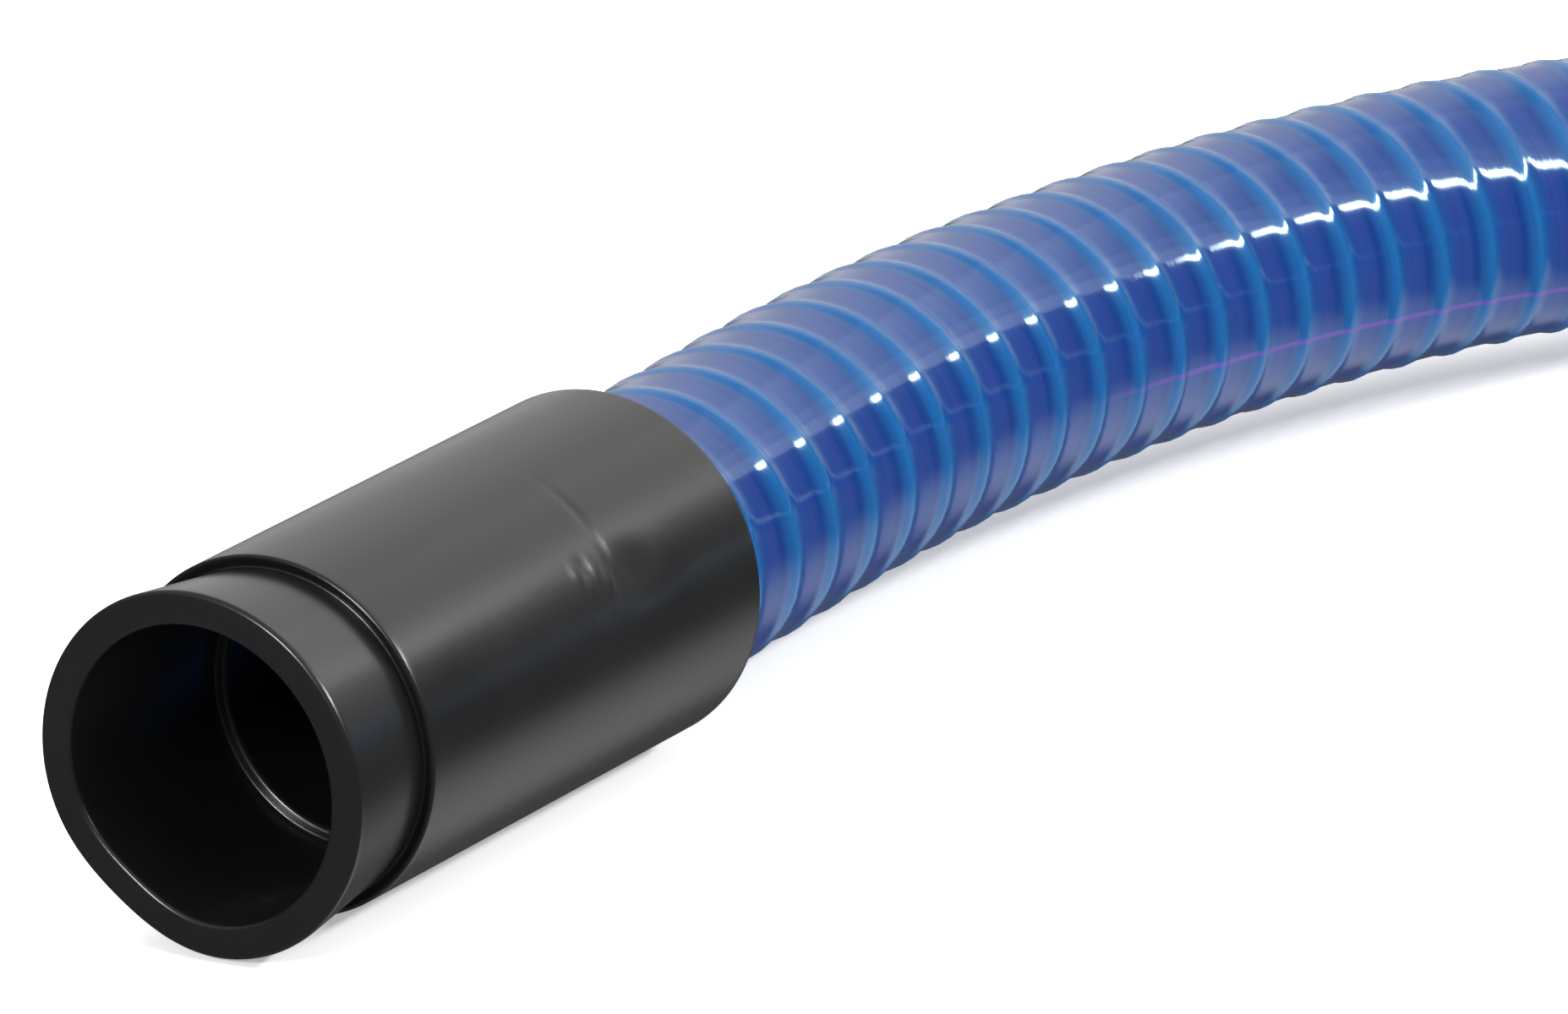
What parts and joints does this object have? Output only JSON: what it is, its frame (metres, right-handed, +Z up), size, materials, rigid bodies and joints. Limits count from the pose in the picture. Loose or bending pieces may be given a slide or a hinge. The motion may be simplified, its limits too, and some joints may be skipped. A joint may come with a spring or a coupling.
{
  "type": "flexible hose",
  "caption": "Flexible PVC suction hose with a helix in its wall and a moulded rubber cuff on each end, laid in an open turn.",
  "frame": {"origin": "on the floor, under the middle of the object's outline", "axes": "+Z up; the front cuff lies along X with its mouth towards -X; the rear cuff lies along Y with its mouth towards +Y"},
  "size_m": [0.6638, 0.891, 0.0686],
  "materials": {
    "hose_pvc": "glossy royal blue soft PVC with a light blue rigid helix",
    "cuff_rubber": "semi-gloss black moulded rubber"
  },
  "bodies": {
    "root": {"front_cuff": "cuff_rubber", "hose": "hose_pvc", "rear_cuff": "cuff_rubber"}
  },
  "joints": []
}
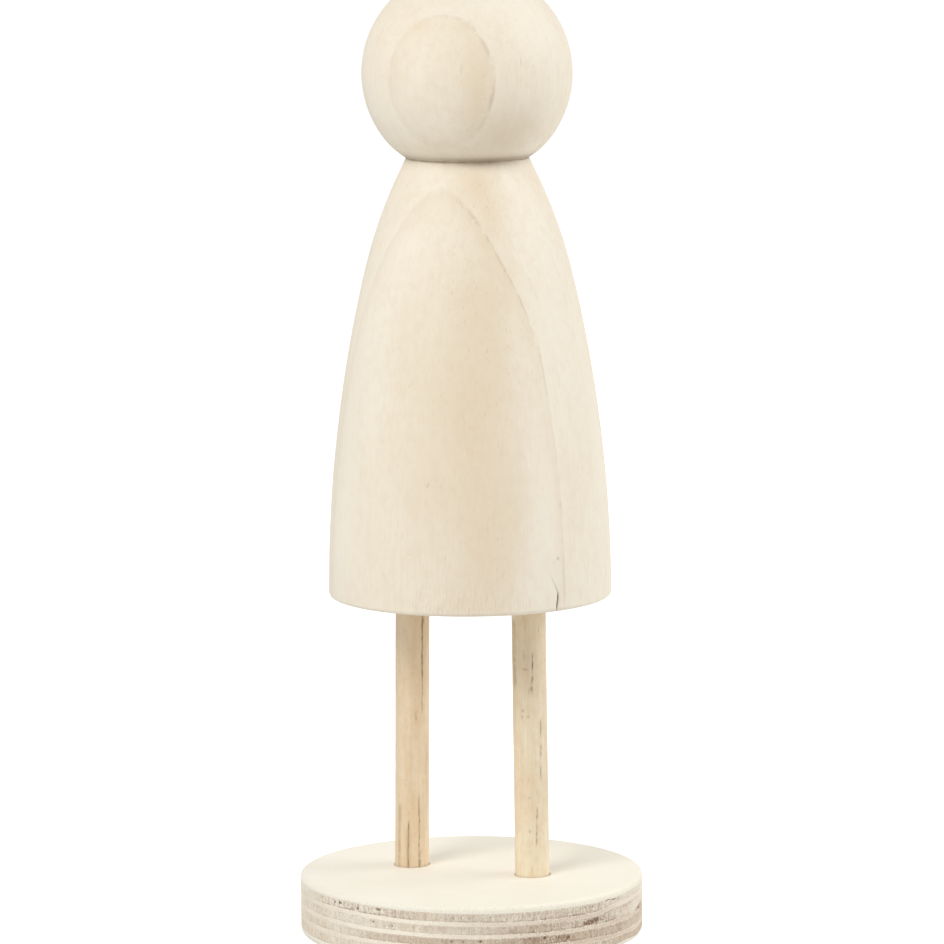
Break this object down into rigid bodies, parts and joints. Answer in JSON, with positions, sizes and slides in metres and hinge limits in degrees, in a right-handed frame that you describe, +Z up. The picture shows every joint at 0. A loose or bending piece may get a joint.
|---|
§ Task: Without leaving anything out, quote all the data.

§ Exercise answer:
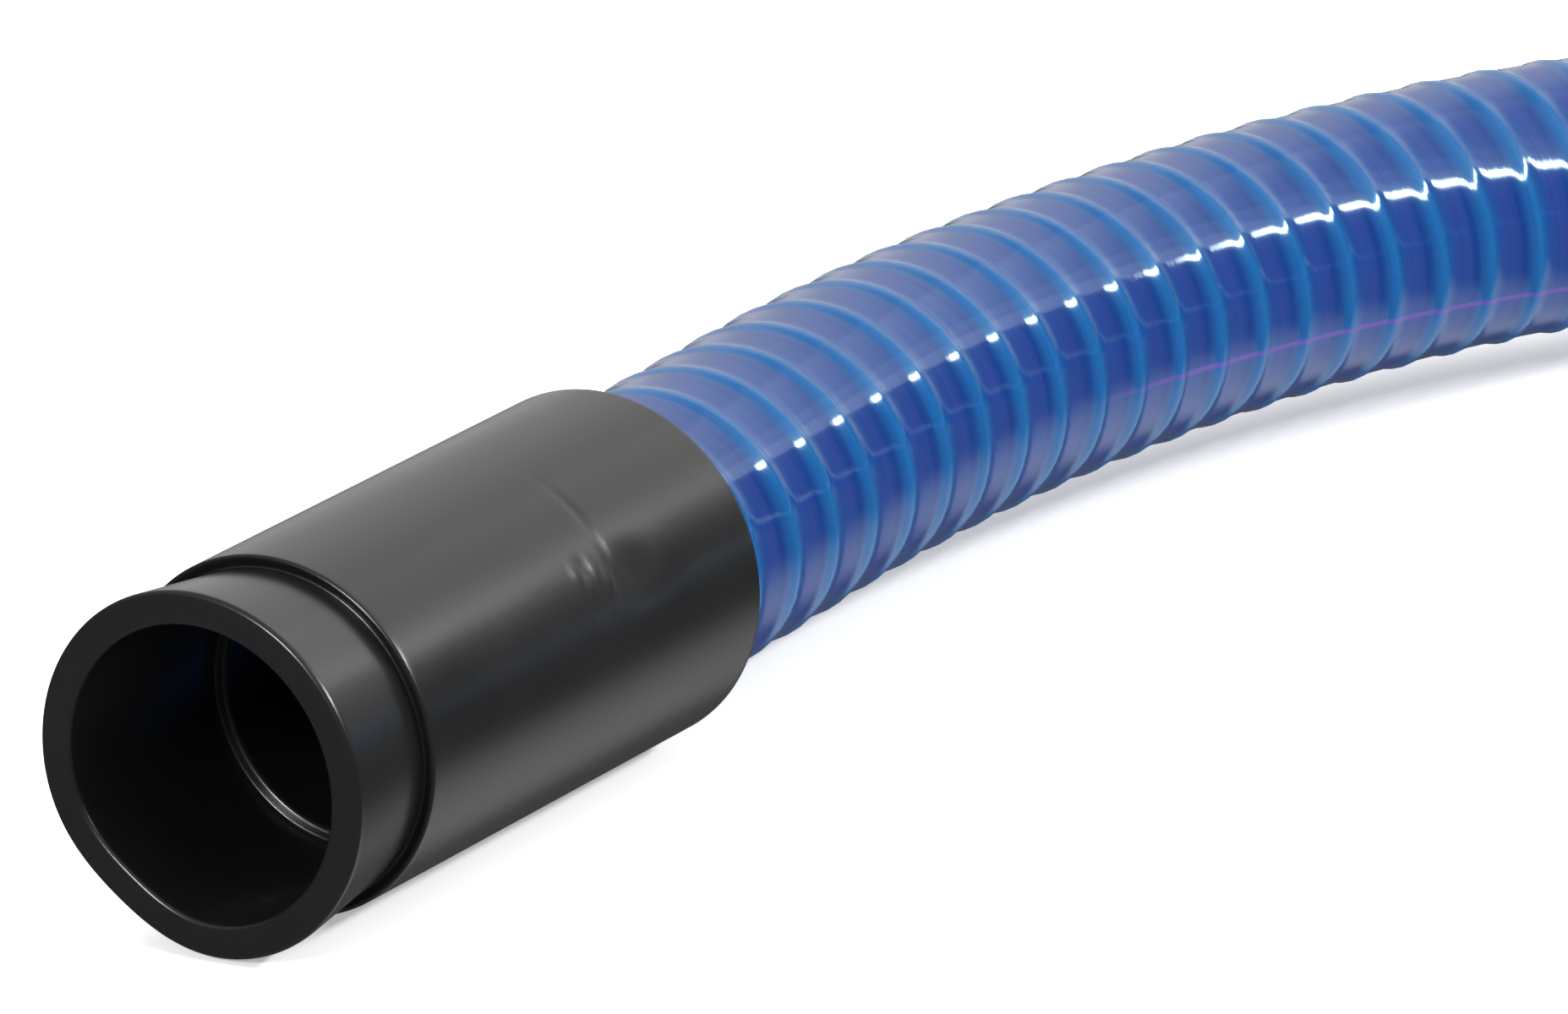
What parts and joints does this object have? Output only JSON: what it is, its frame (metres, right-handed, +Z up), size, materials, rigid bodies and joints. Limits count from the pose in the picture. Loose or bending pieces may be given a slide or a hinge. The motion may be simplified, its limits too, and some joints may be skipped. A joint may come with a spring or a coupling.
{
  "type": "flexible hose",
  "caption": "Flexible PVC suction hose with a helix in its wall and a moulded rubber cuff on each end, laid in an open turn.",
  "frame": {"origin": "on the floor, under the middle of the object's outline", "axes": "+Z up; the front cuff lies along X with its mouth towards -X; the rear cuff lies along Y with its mouth towards +Y"},
  "size_m": [0.6638, 0.891, 0.0686],
  "materials": {
    "hose_pvc": "glossy royal blue soft PVC with a light blue rigid helix",
    "cuff_rubber": "semi-gloss black moulded rubber"
  },
  "bodies": {
    "root": {"front_cuff": "cuff_rubber", "hose": "hose_pvc", "rear_cuff": "cuff_rubber"}
  },
  "joints": []
}
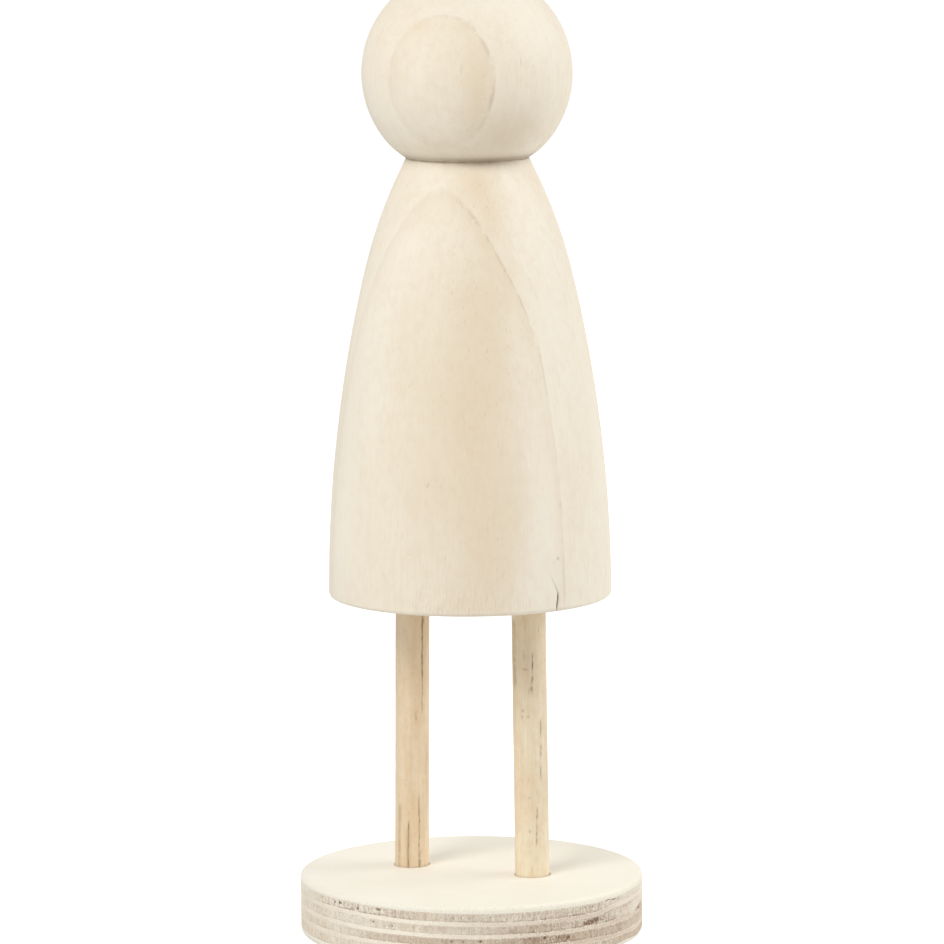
Break this object down into rigid bodies, parts and joints. Answer in JSON, with positions, sizes and slides in metres and hinge limits in degrees, in a right-handed frame that you describe, +Z up. The picture shows every joint at 0. A loose or bending piece may get a joint.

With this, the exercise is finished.